Examples #1: SIDI Dhamal rajkot live in Orisa

Hdjhdjdhf, Uploaded on Aug 15, 2011

Director :- Mo.HANIF H MAJGUL
( S.A.A.H Group :- FIROZ & TOFIK )
Notice the face paint that is worn by the dancers. I wonder if this is a traditional feature of these dances or if it is a modern feature that is meant to approximate "African" face painting.

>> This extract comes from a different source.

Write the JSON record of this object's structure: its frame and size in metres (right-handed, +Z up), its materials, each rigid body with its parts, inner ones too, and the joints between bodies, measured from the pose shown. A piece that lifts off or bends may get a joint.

Embedding disabled by request

mohammed saboo Siddique, Published on Dec 27, 2012


Example #3: Hilarious Siddhi Dhamal Dance of Gujarat

NGOBOX, Published on Apr 26, 2013

This Indian folk dance performed by the Siddhi community of Gujarat state. The Dhamal dance is a religious dance form. Performed by male dancers, the dance is very energetic and graceful. This Indian folk dance is also known as the "Mashira" dance. This form of folk dance is performed in many festive occasions of Gujrat.

The word Siddi is a derivation of the Arabic word `sayyid` or `saydi`. It means captive, or slave. Due to the rich heritage of the origin of the Siddi tribes, the anthropologists are being rightly attracted towards this Siddi tribal community and thus carried on several surveys on them over the years. Especially in Junagadh district of Gujarat, these Siddi tribes have got a major concentration.
6:48 mint
A section on the possible origins and meanings of the referent "Siddi" is found in the Wikipedia article on Siddis whose link is given above.

Example #4: Bhuj Memory project - Siddi Dhamal - March 2014 in Bhuj

Bhuj Bole Chhe, Published on May 14, 2014

Discover more about Sidi Dhamal, A music gender by the Sidi Community of Kutch : (part of Bhuj Memory Project)
Notice that the malunga musical bow that is shown at .054 in this video is the same as or very similar to the berimbau played during capoeira in Brazil.